Ces liens hors du commun, a-t-elle souligné, on peut les voir à l’œuvre, avant tout, dans les échanges humains. « Nos trois pays sont liés, indéfectiblement, par leurs jeunesses, par leurs étudiants, par leurs langues, par leur histoire, par les histoires familiales. Des histoires imbriquées dans la grande Histoire. Malheureusement, dans ce genre de relations étroites, on ne peut éviter, parfois, des périodes de doutes ou quelques accrocs. On le sait », a-t-elle poursuivi. Catherine Colonna insistera sur l’idée que « ce qui est important, c’est ce que nous voulons pour l’avenir, par-delà ces vicissitudes. C’est le sens de la visite d’amitié du Président de la République (Emmanuel Macron, NDLR) en Algérie fin août dernier, et de celle de la Première ministre (Elizabeth Borne, NDLR) en octobre, qui ont l’une et l’autre tracé des perspectives pour le temps long entre nos deux pays, y compris sur le plan mémoriel ».
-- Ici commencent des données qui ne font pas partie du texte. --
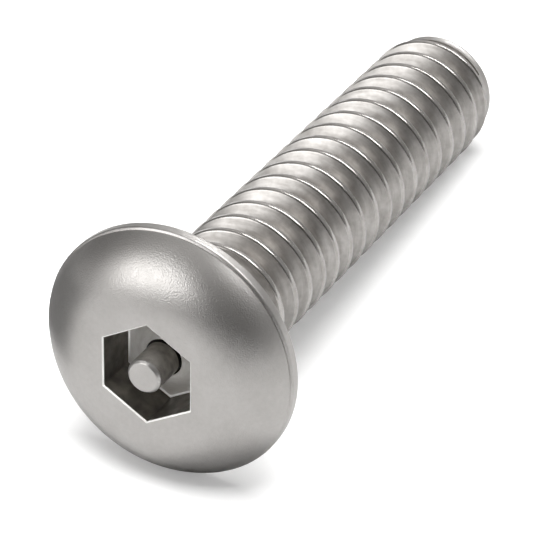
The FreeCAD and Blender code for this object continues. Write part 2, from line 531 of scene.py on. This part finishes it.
class NodeMaker:
    """Adds and joins the nodes of one tree."""

    def __init__(self, tree: bpy.types.NodeTree) -> None:
        """Keep the tree.

        Args:
            tree: The tree that takes the nodes.
        """
        self.tree = tree

    def add(self, kind: str, **settings: object) -> bpy.types.Node:
        """Add a node with settings.

        Args:
            kind: Name of the node's type.
            settings: Properties to set on it.

        Returns:
            The node.
        """
        made = self.tree.nodes.new(kind)
        for name, value in settings.items():
            setattr(made, name, value)
        return made

    def link(self, source: object, target: bpy.types.NodeSocket) -> None:
        """Set a socket from another socket or from a value.

        Args:
            source: A socket to join it to, or the value that it takes.
            target: The socket to set.
        """
        if isinstance(source, bpy.types.NodeSocket):
            self.tree.links.new(source, target)
        else:
            target.default_value = source

    def math(self, operation: str, *values: object) -> bpy.types.NodeSocket:
        """Add a sum.

        Args:
            operation: Name of the Math node's operation.
            values: Sockets or numbers that it works on.

        Returns:
            The result's socket.
        """
        made = self.add("ShaderNodeMath", operation=operation)
        for value, target in zip(values, made.inputs):
            self.link(value, target)
        return made.outputs[0]

    def noise(self, place: object, scale: float, detail: float, rough: float) -> bpy.types.NodeSocket:
        """Add a noise and give its value.

        Args:
            place: Socket of the coordinates.
            scale: Size of the noise.
            detail: How many finer layers it has.
            rough: Strength of the finer layers.

        Returns:
            The value's socket.
        """
        made = self.add("ShaderNodeTexNoise")
        self.link(place, made.inputs["Vector"])
        made.inputs["Scale"].default_value = scale
        made.inputs["Detail"].default_value = detail
        made.inputs["Roughness"].default_value = rough
        return made.outputs[0]

    def ramp(self, value: object, *limits: object, smooth: bool = False) -> bpy.types.NodeSocket:
        """Add a ramp, held at both ends.

        Args:
            value: Socket of what is ramped.
            limits: The two places and the two results.
            smooth: Whether it eases in and out.

        Returns:
            The result's socket.
        """
        kind = "SMOOTHSTEP" if smooth else "LINEAR"
        made = self.add("ShaderNodeMapRange", clamp=True, interpolation_type=kind)
        for source, target in zip((value, *limits), made.inputs):
            self.link(source, target)
        return made.outputs[0]

    def mix(self, share: object, first: object, second: object) -> bpy.types.NodeSocket:
        """Mix two colours.

        Args:
            share: Socket or number that says how much of the second one shows.
            first: The first colour.
            second: The second colour.

        Returns:
            The mixed colour's socket.
        """
        made = self.add("ShaderNodeMix", data_type="RGBA")
        # The colour sockets stand after those for numbers and vectors, under the same names.
        for source, target in zip((share, first, second), (made.inputs[0], made.inputs[6], made.inputs[7])):
            self.link(source, target)
        return made.outputs[2]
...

C’est la seconde fois en moins d’un mois qu’un responsable français s’exprime sur les relations algéro-françaises qui traversent à nouveau une sérieuse zone de turbulences. La dernière en date est celle du président français Emmanuel Macron. Invité également à s’exprimer sur le froid qui caractérise les relations algéro-françaises, il a indiqué lors d’une conférence de presse, le 27 février dernier, sur sa nouvelle stratégie en Afrique, qu’il allait continuer à «avancer» pour renforcer la relation de la France avec l’Algérie, au-delà des «polémiques» actuelles et des tensions entre ces deux pays.
Coups bas
Emmanuel Macron a ajouté : «On va avancer, la période n’est pas la meilleure mais ça ne m’arrêtera pas. Je sais pouvoir compter sur l’amitié et l’engagement du président Tebboune ». «Il y a eu une polémique sur le retour en France d’une Franco-algérienne (Affaire Amira Bouraoui, Ndlr) depuis la Tunisie, avec aussi beaucoup de choses qui ont été racontées et un discours qui s’est construit. Je pense qu’il y a beaucoup de gens qui ont intérêt à ce que l’on fait depuis des années maintenant avec l’Algérie n’aboutisse pas», a-t-il fait remarquer. «Et bien j’ai un message très simple : je vais continuer, ce n’est pas le premier coup de grisou, j’en ai déjà eu mais il faut continuer ainsi, humblement, honnêtement», a-t-il conclu. Le président français s’exprimait deux semaines après la crise provoquée par l’affaire Amira Bouraoui. L’exfiltration début février de l’activiste algérienne pour la France à partir de Tunis a outré les autorités algériennes qui y ont dénoncé une « exfiltration clandestine et illégale», surtout qu’Amira Bouraoui faisait l’objet d’une interdiction de sortie du territoire et était par ailleurs entrée illégalement en Tunisie. Avant de gagner la France, elle devait être expulsée vers l’Algérie. Pour exprimer son mécontentement, la présidence de la République avait rappelé l’ambassadeur d’Algérie en France pour consultations. Le diplomate algérien n’a d’ailleurs toujours pas regagné son poste. Au strict plan du discours, il est possible de déceler de la part des autorités françaises une volonté à la fois de ne pas envenimer la situation et de ramener de la sérénité dans les relations algéro-françaises. Seulement cette volonté réitérée mardi par la cheffe du Quai d’Orsay est démentie par la réalité du terrain. A titre d’exemple, il n’est pas recevable de plaider d’un côté en faveur d’un partenariat d’exception avec Alger et de l’autre autoriser la diffusion par France 24, une chaîne publique de télévision qui est le bras médiatique du Quai d’Orsay, d’une interview du chef du groupe terroriste Aqmi dans laquelle il appelle à la reprise des actes terroristes en Algérie. C’est tout simplement inadmissible. Il s’agit d’un geste des plus inamicaux. A ce niveau, il n’est pas admis de dire une chose et de faire son contraire. A moins qu’il y ait des desseins cachés. Les relations algéro-françaises iront certainement mieux lorsque Paris cessera sa politique du double langage et ses coups bas.